“You yourselves know that these hands ministered to my necessities and to those who were with me. In all things I have shown you that by working hard in this way we must help the weak and remember the words of the Lord Jesus, how he himself said, ‘It is more blessed to give than to receive.’” – Acts 20:34-35
I have always been struck by the poignance of Paul’s farewell to the Ephesian elders. It’s not hard to imagine him with extended hands here, a laborer’s hands. It’s likely he continued tent-making in Ephesus as he had in Corinth (Acts 18:2), working with leather or cloth made of goat’s hair, using ropes and loops to fashion them into a product that could be sold. His were hands that bore the marks of his profession, work he did not for personal profit, (“I coveted no one’s silver or gold or apparel”) but to serve. One can’t help hearing the words he later penned in a letter to these same people: “…let him labor, doing honest work with his own hands, so that he may have something to share with anyone in need” (Ephesians 4:28).
There is something about this I appreciate as a mostly-stay-at-home mom. This is what we do, isn’t it? We use our hands to take care of necessities and minister to the weak: we wash dishes, load and fold the laundry, wipe butts and noses, dress and feed and tidy. It is an unending stream of manual labor, but it is inseparable from our ministry. The labor is our ministry. The word for “ministry” is Greek hypereteo, from huperetes, which means “rower”: the people hidden unseen in the bottom of the ship, endlessly moving the oars to power the ship forward. It was a job no one wanted, that condemned slaves were consigned to, but Paul says that is the way he has willingly loved and served others.

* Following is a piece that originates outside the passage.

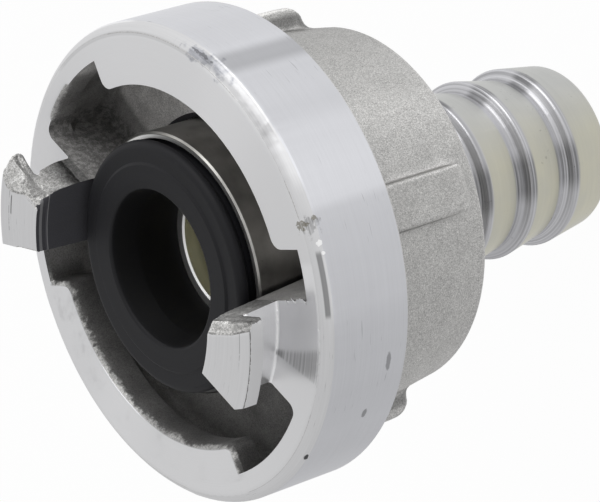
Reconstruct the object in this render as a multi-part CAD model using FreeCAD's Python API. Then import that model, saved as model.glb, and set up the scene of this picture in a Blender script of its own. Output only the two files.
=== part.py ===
"""A hose coupling with hook lugs: a forged locking ring that swivels on a barbed hose tail,
with a rubber seal in the tail's cup and a wire ring that keeps the two together.

The axis is Z. The hose end stands on Z = 0 and the coupling face looks up.
The Y axis runs through the middles of the two entry notches."""
import FreeCAD, Part
import math
import os

os.makedirs("parts", exist_ok=True)

V = FreeCAD.Vector
AXIS = V(0, 0, 1)

# Lengths along the axis, measured from the ring's face
face_height = 58.0            # hose end to ring face
band_length = 11.6            # turned band
body_length = 28.5            # ring face to the rear of the forged body
channel_depth = 8.2           # ring face to the floor of the hook channel
shoulder_depth = 16.0         # ring face to the seat that carries the tail's collar
lip_depth = 1.3               # ring face to the front lip of the tail's cup
seal_seat_depth = 7.8         # ring face to the floor of the cup
seal_proud = 1.1              # how far the seal stands in front of the ring face
wire_depth = 12.2             # ring face to the middle of the retaining wire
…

Not that long before this, another man appeared to friends he would leave soon, and said, “see my hands” (John 20:27). Jesus’ hands too bore the scars of his labors, first as a carpenter who came laboring into this earth in human form, then as one crucified. His hands said it all, bearing the mortal marks of the nails, yet come back to life, able to touch Thomas and the others. Able to stoke a charcoal fire and clean out fish as he continued his labors (John 21:9). He himself lived out the words he spoke, that it is a blessing to be able to labor in our giving, however unseen, whatever the marks they leave on our hands.